Pour ce qui concerne l’allégement des charges patronales, ce n’est de loin pas la première fois que la droite s’essaie à cette mesure, sans avoir pourtant jamais rencontré le succès : les salaires ne s’en sont jamais trouvés augmentés, les entreprises françaises n’en ont jamais été plus compétitives, les délocalisations n’en ont jamais été freinées, pas plus que le rythme des licenciements. Mais, soyons justes, il est vrai que les profits ont pu largement poursuivre leur augmentation constante.
On notera à ce sujet que Ségolène Royal proposait de cibler les allégements de charges sur les entreprises qui en ont besoin, par exemple les petites et très petites entreprises, ainsi que de demander le remboursement de tels allégements aux entreprises qui choisiraient ensuite de délocaliser. Rien de tel bien entendu dans le projet du gouvernement Fillon : on va continuer d’arroser uniformément l’ensemble des entreprises, en pure perte et sans contre-partie.

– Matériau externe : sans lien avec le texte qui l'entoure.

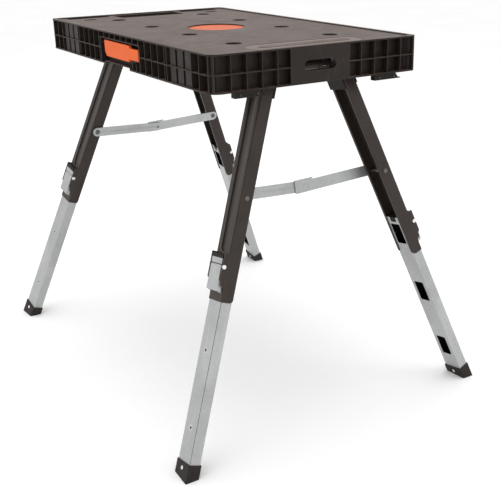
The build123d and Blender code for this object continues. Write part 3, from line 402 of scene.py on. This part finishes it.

Pour ce qui concerne le financement de ce cadeau aux entreprises, l’augmentation de la TVA, notons d’abord que Fillon évoque une augmentation de 5 points, ce qui porterait donc le taux de la TVA à 25,6%, ce qui est un taux tout à fait délirant. Souvenons-nous également que ce taux était de 18,6% avant que Mr Juppé ne le porte à 20,6% en 1995, puis que Mr Jospin la réduise en 1997 à 19,6%. Dans un cas comme dans l’autre, si toute l’augmentation ne se retrouve pas en augmentation des prix, l’expérience montre que 60 à 70% de l’augmentation de la TVA se répercute effectivement sur les prix à la consommation, ce qui pénalise d’autant le pouvoir d’achat des ménages. Pour les plus pauvres, cela correspondra à des fins de mois encore plus difficiles. Pour tous ceux-là, il sera nécessaire de travailler beaucoup plus - si l’opportunité leur en est donnée - pour simplement vivre moins bien...
Ainsi, d’une part on allège le coût du travail avec pour conséquence l’augmentation des profits des entreprises, et d’autre part on augmente la TVA avec pour conséquence une diminution du pouvoir d’achat des ménages. Mais ce n’est pas tout.
Il faut également noter qu’augmenter la TVA correspond à augmenter l’impôt le plus fondamentalement injuste : non seulement c’est un impôt non redistributif - il est proportionnel, contrairement à l’impôt sur le revenu qui est lui progressif (plus votre revenu est important, plus vous payez plus d’impôt) - mais en sus, c’est un impôt qui ne pèse que sur la part consommée des revenus, et non sur la part épargnée - plus votre revenu est important, plus votre capacité d’épargne est grande et donc moins vous payez de TVA.
Il est là aussi intéressant d’avoir à l’esprit que ce même gouvernement vient d’annoncer la semaine passée qu’il allait consacrer 15 milliards d’euros par an pour alléger les impôts des plus riches - et à la marge des classes moyennes les moins défavorisées : il s’agit de l’instauration d’un bouclier fiscal, de la suppression des droits de succession et de la défiscalisation d’une partie des intérêts d’emprunts.
Ainsi, il est important de remettre ici en lumière l’engagement de Nicolas Sarkozy de ne pas augmenter la part globale des prélèvements obligatoires. On comprend bien aujourd’hui que si en effet, peut-être, le total des prélèvements obligatoires n’augmenteront pas, ce sera d’une part pour favoriser les entreprises (baisser les charges) au détriment des ménages (augmenter les impôts), et ce sera d’autre part, au sein des ménages, pour favoriser les plus aisés (intérêts d’emprunt, droits de succession, bouclier fiscal) au détriment des plus en difficultés (augmentation de 5 points de la TVA).
Il s’agit bien d’une politique de droite. La même que celle qui est mise en oeuvre dans notre pays depuis 2002. En pire. Et connaissant les résultats obtenus (explosion de la dette, creusement record des déficits sociaux, déficit record du commerce extérieur, accroissement de l’échelle des salaires et de la fracture sociale, augmentation constante des précarités…), on peut gager que ce sera la même chose cette fois encore. En pire.